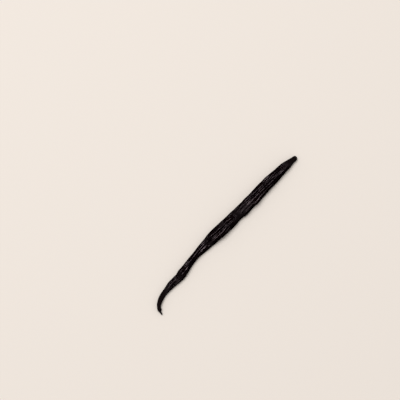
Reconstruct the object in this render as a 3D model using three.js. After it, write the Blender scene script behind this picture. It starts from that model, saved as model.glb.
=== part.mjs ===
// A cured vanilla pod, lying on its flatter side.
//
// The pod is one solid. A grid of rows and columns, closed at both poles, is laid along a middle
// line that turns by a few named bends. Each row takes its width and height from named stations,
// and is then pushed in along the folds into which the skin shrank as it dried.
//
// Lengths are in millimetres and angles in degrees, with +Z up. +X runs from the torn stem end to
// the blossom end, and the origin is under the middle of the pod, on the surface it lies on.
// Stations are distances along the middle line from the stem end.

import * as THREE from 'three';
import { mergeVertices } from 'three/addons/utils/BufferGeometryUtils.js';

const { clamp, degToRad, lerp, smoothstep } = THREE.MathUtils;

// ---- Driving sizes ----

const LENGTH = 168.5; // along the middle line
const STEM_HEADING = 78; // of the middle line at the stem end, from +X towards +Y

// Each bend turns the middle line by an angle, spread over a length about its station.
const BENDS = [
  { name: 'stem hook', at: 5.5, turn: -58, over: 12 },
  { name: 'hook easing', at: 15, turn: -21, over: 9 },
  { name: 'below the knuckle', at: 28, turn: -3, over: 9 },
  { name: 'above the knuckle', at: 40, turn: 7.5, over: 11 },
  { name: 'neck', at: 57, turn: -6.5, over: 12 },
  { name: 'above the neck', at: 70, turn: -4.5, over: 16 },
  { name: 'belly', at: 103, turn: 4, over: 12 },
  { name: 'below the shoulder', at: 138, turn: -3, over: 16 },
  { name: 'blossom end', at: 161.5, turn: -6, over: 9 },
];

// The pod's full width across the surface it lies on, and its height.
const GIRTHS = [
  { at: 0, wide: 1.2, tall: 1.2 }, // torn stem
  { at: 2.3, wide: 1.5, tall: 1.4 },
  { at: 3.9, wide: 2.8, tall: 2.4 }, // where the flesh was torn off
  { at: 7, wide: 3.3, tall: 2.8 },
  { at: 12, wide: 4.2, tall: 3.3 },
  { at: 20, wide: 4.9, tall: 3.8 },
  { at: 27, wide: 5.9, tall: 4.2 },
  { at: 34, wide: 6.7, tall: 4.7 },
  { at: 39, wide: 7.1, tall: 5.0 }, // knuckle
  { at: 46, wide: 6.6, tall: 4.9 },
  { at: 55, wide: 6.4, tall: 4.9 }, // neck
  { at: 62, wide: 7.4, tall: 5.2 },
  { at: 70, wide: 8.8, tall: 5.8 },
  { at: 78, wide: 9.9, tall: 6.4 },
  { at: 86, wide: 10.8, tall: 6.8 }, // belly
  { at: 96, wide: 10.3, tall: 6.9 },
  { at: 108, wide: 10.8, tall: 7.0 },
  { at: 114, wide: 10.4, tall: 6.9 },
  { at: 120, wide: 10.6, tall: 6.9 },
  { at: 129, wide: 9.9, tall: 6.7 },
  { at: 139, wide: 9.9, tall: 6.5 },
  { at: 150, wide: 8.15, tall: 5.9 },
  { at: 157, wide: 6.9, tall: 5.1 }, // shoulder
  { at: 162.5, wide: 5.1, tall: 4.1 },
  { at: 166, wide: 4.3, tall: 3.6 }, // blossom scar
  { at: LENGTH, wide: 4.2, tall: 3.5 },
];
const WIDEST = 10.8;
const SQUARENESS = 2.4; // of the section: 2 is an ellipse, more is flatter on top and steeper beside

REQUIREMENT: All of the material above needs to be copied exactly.

PROBLEM SOLUTION:
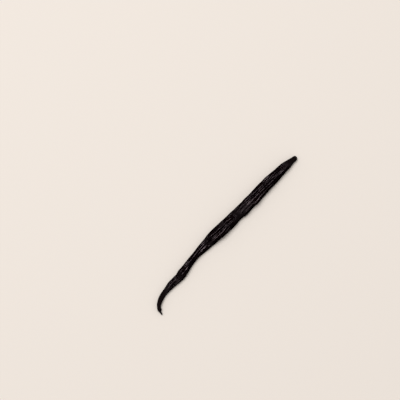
Reconstruct the object in this render as a 3D model using three.js. After it, write the Blender scene script behind this picture. It starts from that model, saved as model.glb.
=== part.mjs ===
// A cured vanilla pod, lying on its flatter side.
//
// The pod is one solid. A grid of rows and columns, closed at both poles, is laid along a middle
// line that turns by a few named bends. Each row takes its width and height from named stations,
// and is then pushed in along the folds into which the skin shrank as it dried.
//
// Lengths are in millimetres and angles in degrees, with +Z up. +X runs from the torn stem end to
// the blossom end, and the origin is under the middle of the pod, on the surface it lies on.
// Stations are distances along the middle line from the stem end.

import * as THREE from 'three';
import { mergeVertices } from 'three/addons/utils/BufferGeometryUtils.js';

const { clamp, degToRad, lerp, smoothstep } = THREE.MathUtils;

// ---- Driving sizes ----

const LENGTH = 168.5; // along the middle line
const STEM_HEADING = 78; // of the middle line at the stem end, from +X towards +Y

// Each bend turns the middle line by an angle, spread over a length about its station.
const BENDS = [
  { name: 'stem hook', at: 5.5, turn: -58, over: 12 },
  { name: 'hook easing', at: 15, turn: -21, over: 9 },
  { name: 'below the knuckle', at: 28, turn: -3, over: 9 },
  { name: 'above the knuckle', at: 40, turn: 7.5, over: 11 },
  { name: 'neck', at: 57, turn: -6.5, over: 12 },
  { name: 'above the neck', at: 70, turn: -4.5, over: 16 },
  { name: 'belly', at: 103, turn: 4, over: 12 },
  { name: 'below the shoulder', at: 138, turn: -3, over: 16 },
  { name: 'blossom end', at: 161.5, turn: -6, over: 9 },
];

// The pod's full width across the surface it lies on, and its height.
const GIRTHS = [
  { at: 0, wide: 1.2, tall: 1.2 }, // torn stem
  { at: 2.3, wide: 1.5, tall: 1.4 },
  { at: 3.9, wide: 2.8, tall: 2.4 }, // where the flesh was torn off
  { at: 7, wide: 3.3, tall: 2.8 },
  { at: 12, wide: 4.2, tall: 3.3 },
  { at: 20, wide: 4.9, tall: 3.8 },
  { at: 27, wide: 5.9, tall: 4.2 },
  { at: 34, wide: 6.7, tall: 4.7 },
  { at: 39, wide: 7.1, tall: 5.0 }, // knuckle
  { at: 46, wide: 6.6, tall: 4.9 },
  { at: 55, wide: 6.4, tall: 4.9 }, // neck
  { at: 62, wide: 7.4, tall: 5.2 },
  { at: 70, wide: 8.8, tall: 5.8 },
  { at: 78, wide: 9.9, tall: 6.4 },
  { at: 86, wide: 10.8, tall: 6.8 }, // belly
  { at: 96, wide: 10.3, tall: 6.9 },
  { at: 108, wide: 10.8, tall: 7.0 },
  { at: 114, wide: 10.4, tall: 6.9 },
  { at: 120, wide: 10.6, tall: 6.9 },
  { at: 129, wide: 9.9, tall: 6.7 },
  { at: 139, wide: 9.9, tall: 6.5 },
  { at: 150, wide: 8.15, tall: 5.9 },
  { at: 157, wide: 6.9, tall: 5.1 }, // shoulder
  { at: 162.5, wide: 5.1, tall: 4.1 },
  { at: 166, wide: 4.3, tall: 3.6 }, // blossom scar
  { at: LENGTH, wide: 4.2, tall: 3.5 },
];
const WIDEST = 10.8;
const SQUARENESS = 2.4; // of the section: 2 is an ellipse, more is flatter on top and steeper beside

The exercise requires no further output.